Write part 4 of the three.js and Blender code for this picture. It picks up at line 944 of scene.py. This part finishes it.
· · · · ·
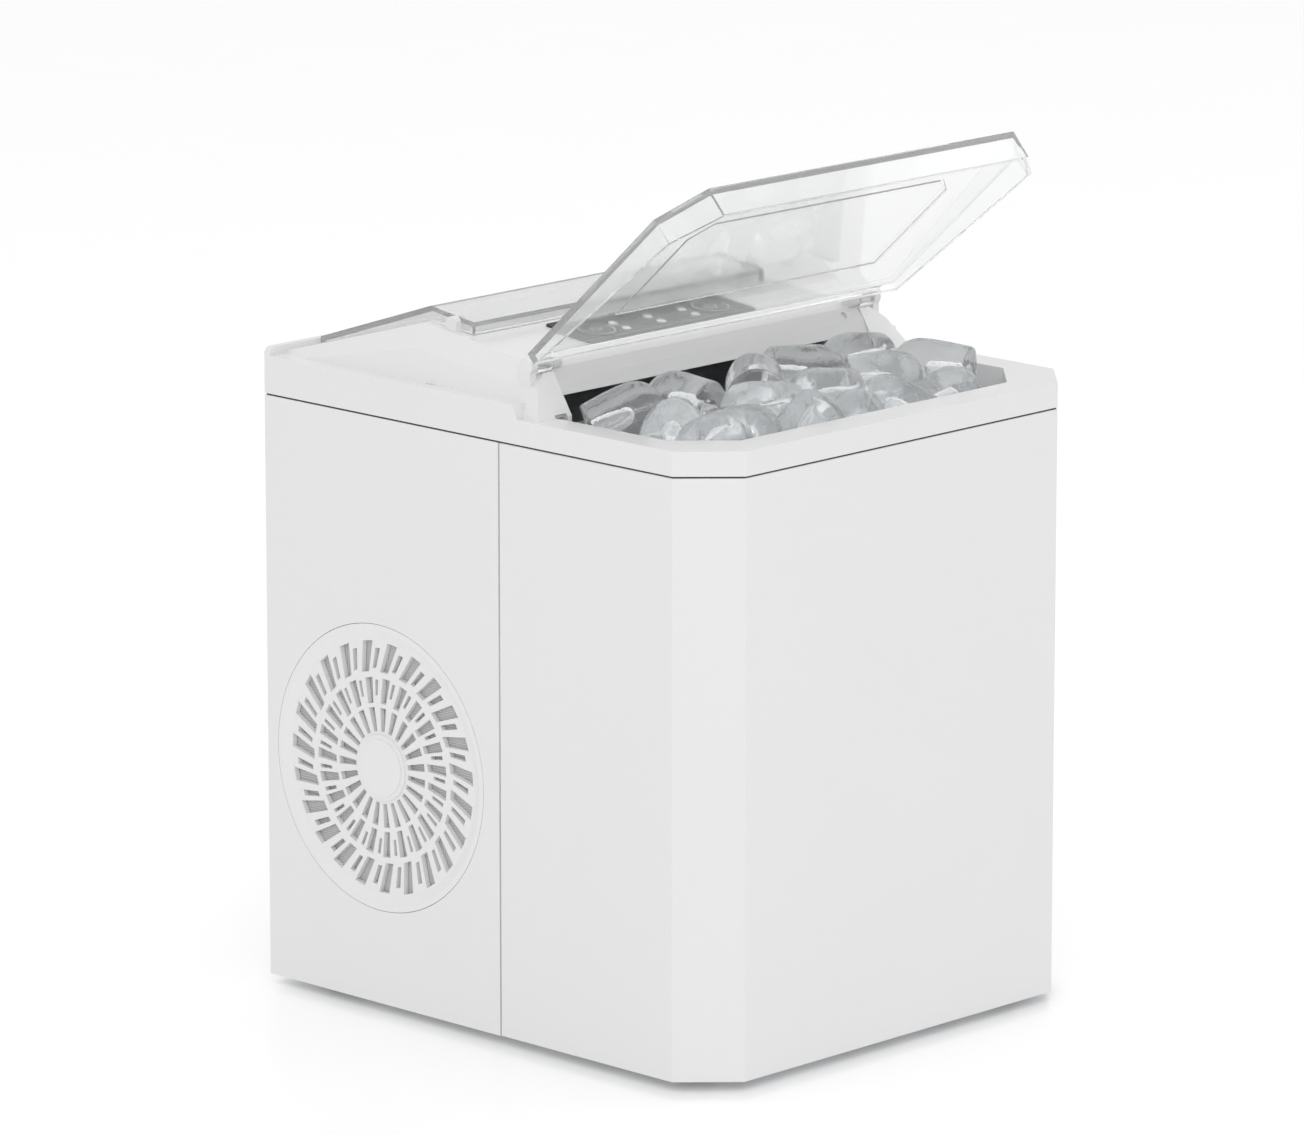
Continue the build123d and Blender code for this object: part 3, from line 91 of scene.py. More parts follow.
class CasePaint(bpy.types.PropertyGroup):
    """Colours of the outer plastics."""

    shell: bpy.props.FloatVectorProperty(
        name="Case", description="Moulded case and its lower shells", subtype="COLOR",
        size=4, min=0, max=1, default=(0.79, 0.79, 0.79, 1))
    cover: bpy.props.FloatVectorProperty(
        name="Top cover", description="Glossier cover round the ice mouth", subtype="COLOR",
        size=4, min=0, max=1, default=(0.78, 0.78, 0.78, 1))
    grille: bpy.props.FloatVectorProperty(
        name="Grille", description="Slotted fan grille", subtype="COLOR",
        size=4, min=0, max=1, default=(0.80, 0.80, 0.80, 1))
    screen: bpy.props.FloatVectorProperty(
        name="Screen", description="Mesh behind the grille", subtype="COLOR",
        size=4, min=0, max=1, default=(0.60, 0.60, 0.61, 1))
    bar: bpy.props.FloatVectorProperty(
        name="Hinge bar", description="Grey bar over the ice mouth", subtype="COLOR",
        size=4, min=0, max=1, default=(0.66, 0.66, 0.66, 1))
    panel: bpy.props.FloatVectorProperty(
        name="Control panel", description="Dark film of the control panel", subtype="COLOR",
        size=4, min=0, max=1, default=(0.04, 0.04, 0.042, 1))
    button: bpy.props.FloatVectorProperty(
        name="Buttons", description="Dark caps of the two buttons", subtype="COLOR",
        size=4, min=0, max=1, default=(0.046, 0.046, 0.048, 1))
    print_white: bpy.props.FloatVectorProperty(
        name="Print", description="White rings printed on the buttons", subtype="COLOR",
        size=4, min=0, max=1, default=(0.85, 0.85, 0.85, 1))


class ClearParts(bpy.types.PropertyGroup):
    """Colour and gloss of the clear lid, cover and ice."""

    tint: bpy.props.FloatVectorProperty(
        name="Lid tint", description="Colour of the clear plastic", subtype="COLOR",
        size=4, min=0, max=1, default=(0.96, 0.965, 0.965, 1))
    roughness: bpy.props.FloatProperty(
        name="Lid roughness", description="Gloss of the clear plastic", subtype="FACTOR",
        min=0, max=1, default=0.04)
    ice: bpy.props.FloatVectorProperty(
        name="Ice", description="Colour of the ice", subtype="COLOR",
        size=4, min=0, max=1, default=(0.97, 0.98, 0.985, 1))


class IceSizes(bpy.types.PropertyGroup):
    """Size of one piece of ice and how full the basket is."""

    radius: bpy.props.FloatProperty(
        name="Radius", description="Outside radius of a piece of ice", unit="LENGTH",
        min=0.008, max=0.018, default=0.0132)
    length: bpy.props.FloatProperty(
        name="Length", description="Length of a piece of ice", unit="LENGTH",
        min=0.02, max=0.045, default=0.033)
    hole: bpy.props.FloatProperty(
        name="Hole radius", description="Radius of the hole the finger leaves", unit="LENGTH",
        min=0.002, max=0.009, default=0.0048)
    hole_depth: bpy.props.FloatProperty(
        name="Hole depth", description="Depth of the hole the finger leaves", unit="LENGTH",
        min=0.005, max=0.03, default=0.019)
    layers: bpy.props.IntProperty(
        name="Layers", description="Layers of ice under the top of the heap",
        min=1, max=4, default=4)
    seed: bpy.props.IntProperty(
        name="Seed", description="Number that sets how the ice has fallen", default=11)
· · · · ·
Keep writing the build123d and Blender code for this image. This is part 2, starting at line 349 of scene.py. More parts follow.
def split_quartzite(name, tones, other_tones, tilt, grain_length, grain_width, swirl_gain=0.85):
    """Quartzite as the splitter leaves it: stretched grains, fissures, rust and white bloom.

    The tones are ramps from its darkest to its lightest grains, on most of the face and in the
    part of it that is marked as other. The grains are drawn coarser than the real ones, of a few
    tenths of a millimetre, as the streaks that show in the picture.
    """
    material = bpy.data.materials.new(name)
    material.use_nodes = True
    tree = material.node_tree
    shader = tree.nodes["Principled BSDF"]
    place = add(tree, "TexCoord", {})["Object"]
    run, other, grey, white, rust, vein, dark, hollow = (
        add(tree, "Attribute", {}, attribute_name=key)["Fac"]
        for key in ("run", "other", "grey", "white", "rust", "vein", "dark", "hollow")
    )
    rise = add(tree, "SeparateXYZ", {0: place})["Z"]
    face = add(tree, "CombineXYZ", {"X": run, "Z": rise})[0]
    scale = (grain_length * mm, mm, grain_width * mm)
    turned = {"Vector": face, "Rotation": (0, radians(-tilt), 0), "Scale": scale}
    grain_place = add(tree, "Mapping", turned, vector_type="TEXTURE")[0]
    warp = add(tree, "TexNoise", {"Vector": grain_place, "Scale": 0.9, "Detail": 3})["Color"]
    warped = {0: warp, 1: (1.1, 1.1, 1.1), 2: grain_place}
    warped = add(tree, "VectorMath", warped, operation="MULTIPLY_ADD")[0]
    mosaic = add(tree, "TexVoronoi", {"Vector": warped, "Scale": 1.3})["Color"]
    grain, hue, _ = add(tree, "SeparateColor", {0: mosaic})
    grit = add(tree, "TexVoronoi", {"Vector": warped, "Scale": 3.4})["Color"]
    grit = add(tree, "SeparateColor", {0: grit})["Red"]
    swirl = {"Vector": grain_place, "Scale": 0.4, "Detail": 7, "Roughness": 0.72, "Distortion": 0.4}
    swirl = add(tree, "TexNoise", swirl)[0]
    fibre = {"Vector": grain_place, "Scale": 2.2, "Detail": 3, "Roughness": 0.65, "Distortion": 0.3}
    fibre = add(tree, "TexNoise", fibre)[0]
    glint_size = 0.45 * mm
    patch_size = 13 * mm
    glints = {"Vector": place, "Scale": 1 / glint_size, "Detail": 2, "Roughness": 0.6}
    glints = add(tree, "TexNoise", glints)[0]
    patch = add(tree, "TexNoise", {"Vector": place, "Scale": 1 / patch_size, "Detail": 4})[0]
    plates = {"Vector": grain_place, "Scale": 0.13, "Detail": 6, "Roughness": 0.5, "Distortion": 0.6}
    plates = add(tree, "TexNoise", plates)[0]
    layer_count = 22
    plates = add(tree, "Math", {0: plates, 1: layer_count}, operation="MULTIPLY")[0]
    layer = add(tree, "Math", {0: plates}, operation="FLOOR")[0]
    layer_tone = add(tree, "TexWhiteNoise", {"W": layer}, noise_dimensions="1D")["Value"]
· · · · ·
TO DO: Transcribe precisely the lines between the one that contains "Continue the build123d" and the one that contains "of the outer", counting those two lines as part of the range.

ANSWER TO THE EXERCISE:
Continue the build123d and Blender code for this object: part 3, from line 91 of scene.py. More parts follow.
class CasePaint(bpy.types.PropertyGroup):
    """Colours of the outer plastics."""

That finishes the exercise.